• [The exercise]: Write the material out again in full, exactly.

• [Source excerpt]:
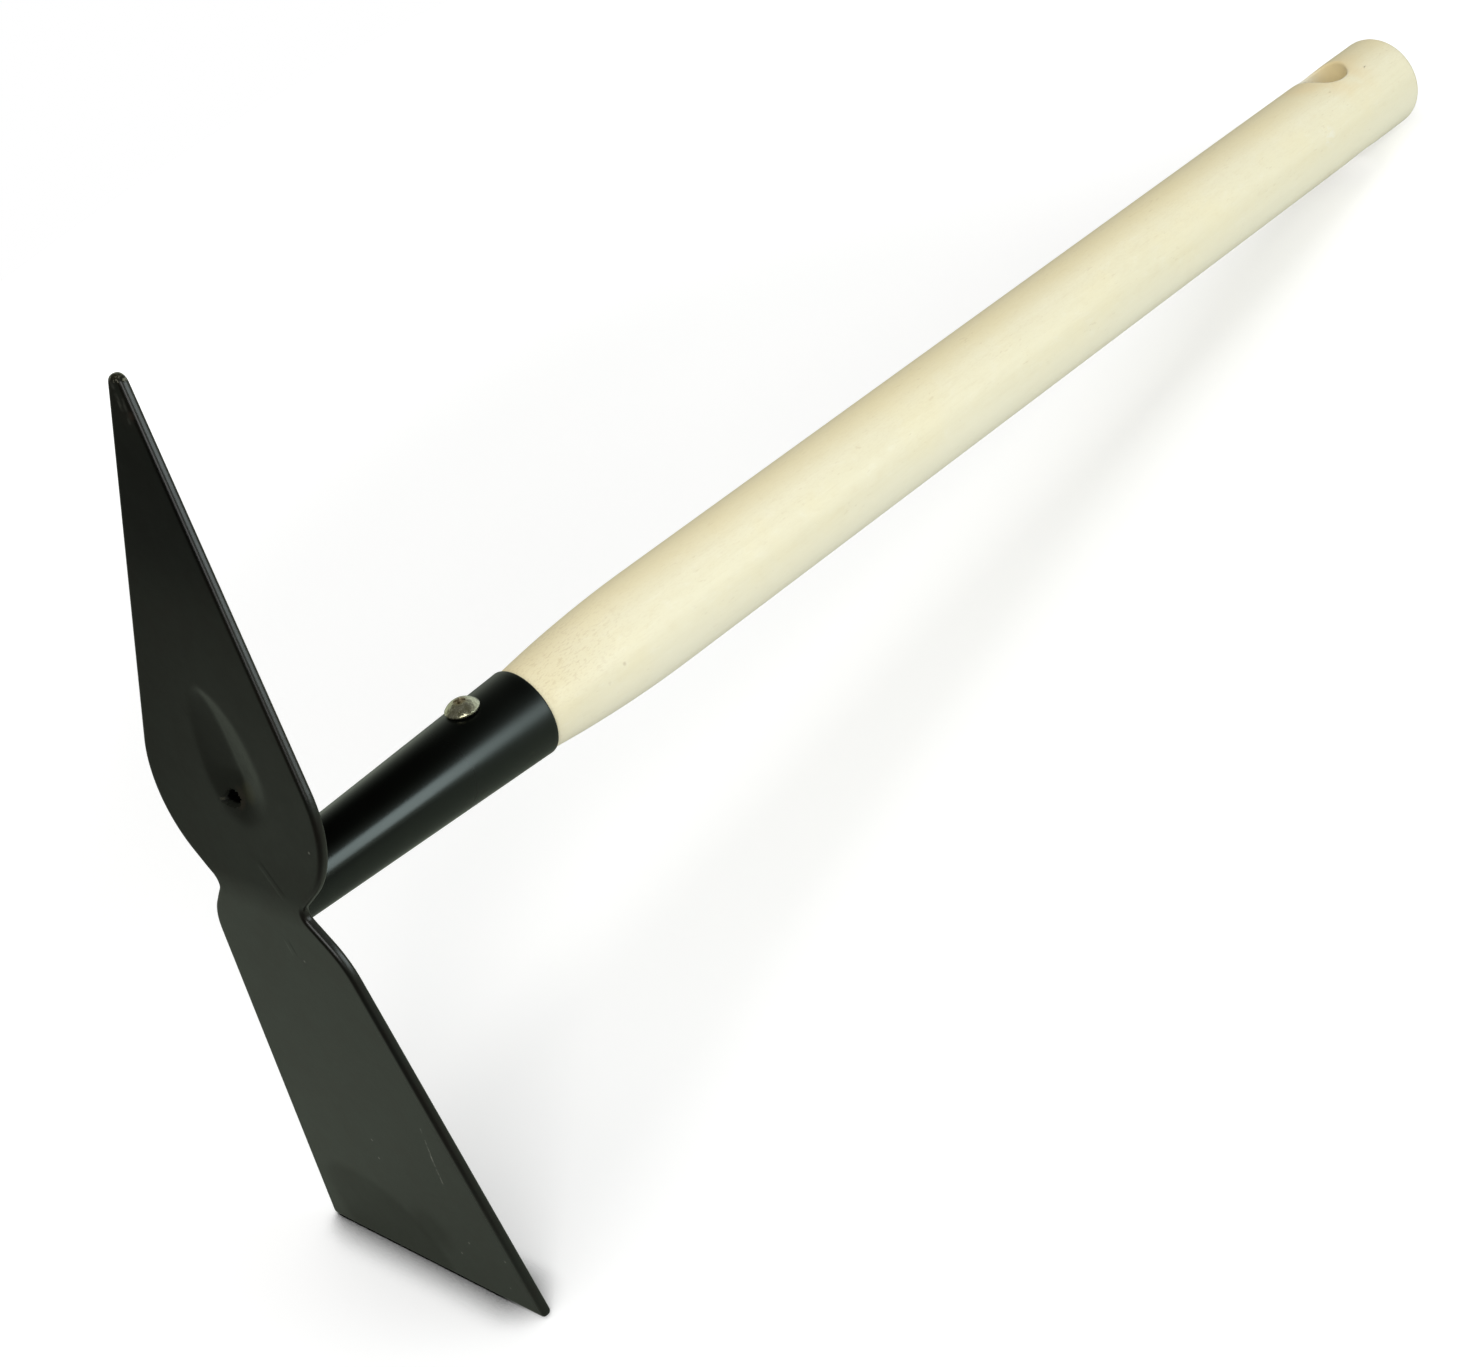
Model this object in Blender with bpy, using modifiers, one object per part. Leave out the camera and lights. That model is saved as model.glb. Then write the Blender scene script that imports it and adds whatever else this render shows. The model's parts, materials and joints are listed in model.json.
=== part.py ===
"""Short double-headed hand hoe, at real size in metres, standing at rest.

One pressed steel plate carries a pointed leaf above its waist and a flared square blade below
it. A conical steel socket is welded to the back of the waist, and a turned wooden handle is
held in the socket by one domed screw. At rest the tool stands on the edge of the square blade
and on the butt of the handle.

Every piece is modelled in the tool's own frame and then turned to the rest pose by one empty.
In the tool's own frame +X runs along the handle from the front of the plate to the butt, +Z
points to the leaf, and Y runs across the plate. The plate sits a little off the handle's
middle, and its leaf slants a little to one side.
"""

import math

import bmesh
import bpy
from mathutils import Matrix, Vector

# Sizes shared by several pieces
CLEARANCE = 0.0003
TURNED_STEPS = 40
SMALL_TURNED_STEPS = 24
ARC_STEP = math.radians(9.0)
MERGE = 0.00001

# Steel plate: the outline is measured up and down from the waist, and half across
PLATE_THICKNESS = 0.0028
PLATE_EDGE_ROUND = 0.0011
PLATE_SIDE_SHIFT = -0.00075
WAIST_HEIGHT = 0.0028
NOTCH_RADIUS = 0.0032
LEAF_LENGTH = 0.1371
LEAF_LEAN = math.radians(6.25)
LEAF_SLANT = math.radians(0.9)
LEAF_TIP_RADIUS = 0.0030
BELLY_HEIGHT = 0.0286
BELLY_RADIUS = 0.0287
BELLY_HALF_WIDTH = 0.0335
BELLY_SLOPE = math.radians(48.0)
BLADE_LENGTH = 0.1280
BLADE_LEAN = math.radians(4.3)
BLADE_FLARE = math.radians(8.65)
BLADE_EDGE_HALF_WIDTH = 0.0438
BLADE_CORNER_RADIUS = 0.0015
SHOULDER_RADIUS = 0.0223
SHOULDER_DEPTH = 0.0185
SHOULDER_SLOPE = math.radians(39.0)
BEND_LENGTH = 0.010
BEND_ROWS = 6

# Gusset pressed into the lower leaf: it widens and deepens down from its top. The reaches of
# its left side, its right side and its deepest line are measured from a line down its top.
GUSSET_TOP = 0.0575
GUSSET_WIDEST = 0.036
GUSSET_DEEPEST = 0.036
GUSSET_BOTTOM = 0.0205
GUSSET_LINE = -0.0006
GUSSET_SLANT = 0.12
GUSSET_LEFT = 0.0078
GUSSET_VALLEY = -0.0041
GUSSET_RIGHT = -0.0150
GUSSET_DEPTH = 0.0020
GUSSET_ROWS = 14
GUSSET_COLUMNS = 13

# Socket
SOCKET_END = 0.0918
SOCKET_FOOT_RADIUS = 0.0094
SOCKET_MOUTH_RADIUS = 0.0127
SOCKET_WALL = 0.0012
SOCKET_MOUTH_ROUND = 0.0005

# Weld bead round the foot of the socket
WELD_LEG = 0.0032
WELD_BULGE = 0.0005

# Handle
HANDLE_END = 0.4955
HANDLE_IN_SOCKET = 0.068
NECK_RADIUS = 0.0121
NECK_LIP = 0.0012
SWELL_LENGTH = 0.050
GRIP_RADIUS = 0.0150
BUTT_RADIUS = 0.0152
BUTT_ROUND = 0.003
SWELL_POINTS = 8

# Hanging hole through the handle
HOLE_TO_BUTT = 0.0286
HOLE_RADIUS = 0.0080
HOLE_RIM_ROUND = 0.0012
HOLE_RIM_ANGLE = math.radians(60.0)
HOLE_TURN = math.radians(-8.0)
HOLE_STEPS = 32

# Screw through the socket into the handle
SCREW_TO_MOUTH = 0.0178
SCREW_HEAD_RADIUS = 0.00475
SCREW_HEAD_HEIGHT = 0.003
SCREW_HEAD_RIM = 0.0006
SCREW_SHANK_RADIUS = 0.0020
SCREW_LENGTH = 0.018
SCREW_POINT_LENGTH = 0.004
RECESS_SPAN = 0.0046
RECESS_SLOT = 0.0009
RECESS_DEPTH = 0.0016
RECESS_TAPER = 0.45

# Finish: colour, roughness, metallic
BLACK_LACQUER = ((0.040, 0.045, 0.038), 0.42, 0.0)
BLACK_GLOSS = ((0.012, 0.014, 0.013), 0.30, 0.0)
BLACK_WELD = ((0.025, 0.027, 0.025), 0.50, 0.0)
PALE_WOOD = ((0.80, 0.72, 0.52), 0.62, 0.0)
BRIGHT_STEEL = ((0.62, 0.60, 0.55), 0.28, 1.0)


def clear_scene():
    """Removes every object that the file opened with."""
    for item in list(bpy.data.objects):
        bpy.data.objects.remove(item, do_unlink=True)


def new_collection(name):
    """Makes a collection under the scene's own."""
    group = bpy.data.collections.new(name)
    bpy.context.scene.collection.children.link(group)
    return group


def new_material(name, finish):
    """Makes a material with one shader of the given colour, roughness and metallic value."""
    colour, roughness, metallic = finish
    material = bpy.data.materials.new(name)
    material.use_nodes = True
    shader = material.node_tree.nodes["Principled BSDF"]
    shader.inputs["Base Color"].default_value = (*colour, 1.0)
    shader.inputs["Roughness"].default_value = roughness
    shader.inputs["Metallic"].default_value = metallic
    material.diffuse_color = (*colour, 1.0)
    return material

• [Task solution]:
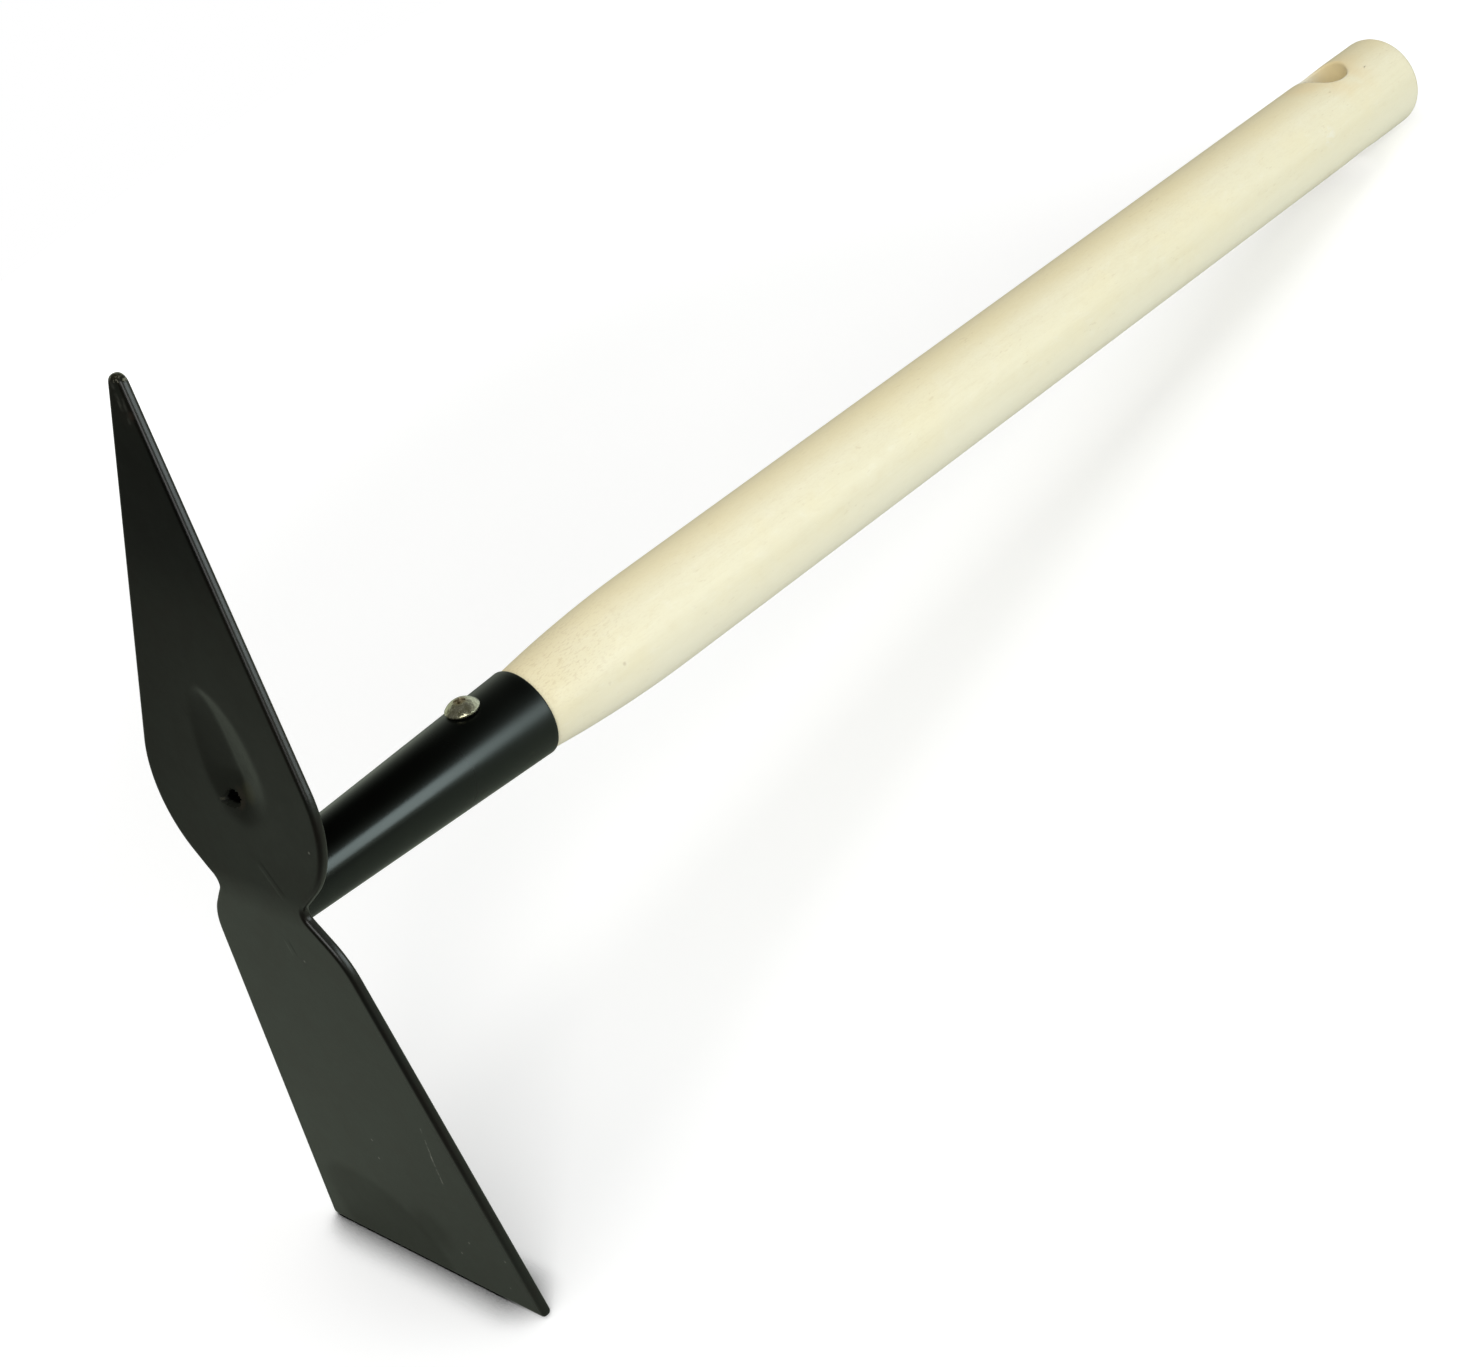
Model this object in Blender with bpy, using modifiers, one object per part. Leave out the camera and lights. That model is saved as model.glb. Then write the Blender scene script that imports it and adds whatever else this render shows. The model's parts, materials and joints are listed in model.json.
=== part.py ===
"""Short double-headed hand hoe, at real size in metres, standing at rest.

One pressed steel plate carries a pointed leaf above its waist and a flared square blade below
it. A conical steel socket is welded to the back of the waist, and a turned wooden handle is
held in the socket by one domed screw. At rest the tool stands on the edge of the square blade
and on the butt of the handle.

Every piece is modelled in the tool's own frame and then turned to the rest pose by one empty.
In the tool's own frame +X runs along the handle from the front of the plate to the butt, +Z
points to the leaf, and Y runs across the plate. The plate sits a little off the handle's
middle, and its leaf slants a little to one side.
"""

import math

import bmesh
import bpy
from mathutils import Matrix, Vector

# Sizes shared by several pieces
CLEARANCE = 0.0003
TURNED_STEPS = 40
SMALL_TURNED_STEPS = 24
ARC_STEP = math.radians(9.0)
MERGE = 0.00001

# Steel plate: the outline is measured up and down from the waist, and half across
PLATE_THICKNESS = 0.0028
PLATE_EDGE_ROUND = 0.0011
PLATE_SIDE_SHIFT = -0.00075
WAIST_HEIGHT = 0.0028
NOTCH_RADIUS = 0.0032
LEAF_LENGTH = 0.1371
LEAF_LEAN = math.radians(6.25)
LEAF_SLANT = math.radians(0.9)
LEAF_TIP_RADIUS = 0.0030
BELLY_HEIGHT = 0.0286
BELLY_RADIUS = 0.0287
BELLY_HALF_WIDTH = 0.0335
BELLY_SLOPE = math.radians(48.0)
BLADE_LENGTH = 0.1280
BLADE_LEAN = math.radians(4.3)
BLADE_FLARE = math.radians(8.65)
BLADE_EDGE_HALF_WIDTH = 0.0438
BLADE_CORNER_RADIUS = 0.0015
SHOULDER_RADIUS = 0.0223
SHOULDER_DEPTH = 0.0185
SHOULDER_SLOPE = math.radians(39.0)
BEND_LENGTH = 0.010
BEND_ROWS = 6

# Gusset pressed into the lower leaf: it widens and deepens down from its top. The reaches of
# its left side, its right side and its deepest line are measured from a line down its top.
GUSSET_TOP = 0.0575
GUSSET_WIDEST = 0.036
GUSSET_DEEPEST = 0.036
GUSSET_BOTTOM = 0.0205
GUSSET_LINE = -0.0006
GUSSET_SLANT = 0.12
GUSSET_LEFT = 0.0078
GUSSET_VALLEY = -0.0041
GUSSET_RIGHT = -0.0150
GUSSET_DEPTH = 0.0020
GUSSET_ROWS = 14
GUSSET_COLUMNS = 13

# Socket
SOCKET_END = 0.0918
SOCKET_FOOT_RADIUS = 0.0094
SOCKET_MOUTH_RADIUS = 0.0127
SOCKET_WALL = 0.0012
SOCKET_MOUTH_ROUND = 0.0005

# Weld bead round the foot of the socket
WELD_LEG = 0.0032
WELD_BULGE = 0.0005

# Handle
HANDLE_END = 0.4955
HANDLE_IN_SOCKET = 0.068
NECK_RADIUS = 0.0121
NECK_LIP = 0.0012
SWELL_LENGTH = 0.050
GRIP_RADIUS = 0.0150
BUTT_RADIUS = 0.0152
BUTT_ROUND = 0.003
SWELL_POINTS = 8

# Hanging hole through the handle
HOLE_TO_BUTT = 0.0286
HOLE_RADIUS = 0.0080
HOLE_RIM_ROUND = 0.0012
HOLE_RIM_ANGLE = math.radians(60.0)
HOLE_TURN = math.radians(-8.0)
HOLE_STEPS = 32

# Screw through the socket into the handle
SCREW_TO_MOUTH = 0.0178
SCREW_HEAD_RADIUS = 0.00475
SCREW_HEAD_HEIGHT = 0.003
SCREW_HEAD_RIM = 0.0006
SCREW_SHANK_RADIUS = 0.0020
SCREW_LENGTH = 0.018
SCREW_POINT_LENGTH = 0.004
RECESS_SPAN = 0.0046
RECESS_SLOT = 0.0009
RECESS_DEPTH = 0.0016
RECESS_TAPER = 0.45

# Finish: colour, roughness, metallic
BLACK_LACQUER = ((0.040, 0.045, 0.038), 0.42, 0.0)
BLACK_GLOSS = ((0.012, 0.014, 0.013), 0.30, 0.0)
BLACK_WELD = ((0.025, 0.027, 0.025), 0.50, 0.0)
PALE_WOOD = ((0.80, 0.72, 0.52), 0.62, 0.0)
BRIGHT_STEEL = ((0.62, 0.60, 0.55), 0.28, 1.0)


def clear_scene():
    """Removes every object that the file opened with."""
    for item in list(bpy.data.objects):
        bpy.data.objects.remove(item, do_unlink=True)


def new_collection(name):
    """Makes a collection under the scene's own."""
    group = bpy.data.collections.new(name)
    bpy.context.scene.collection.children.link(group)
    return group


def new_material(name, finish):
    """Makes a material with one shader of the given colour, roughness and metallic value."""
    colour, roughness, metallic = finish
    material = bpy.data.materials.new(name)
    material.use_nodes = True
    shader = material.node_tree.nodes["Principled BSDF"]
    shader.inputs["Base Color"].default_value = (*colour, 1.0)
    shader.inputs["Roughness"].default_value = roughness
    shader.inputs["Metallic"].default_value = metallic
    material.diffuse_color = (*colour, 1.0)
    return material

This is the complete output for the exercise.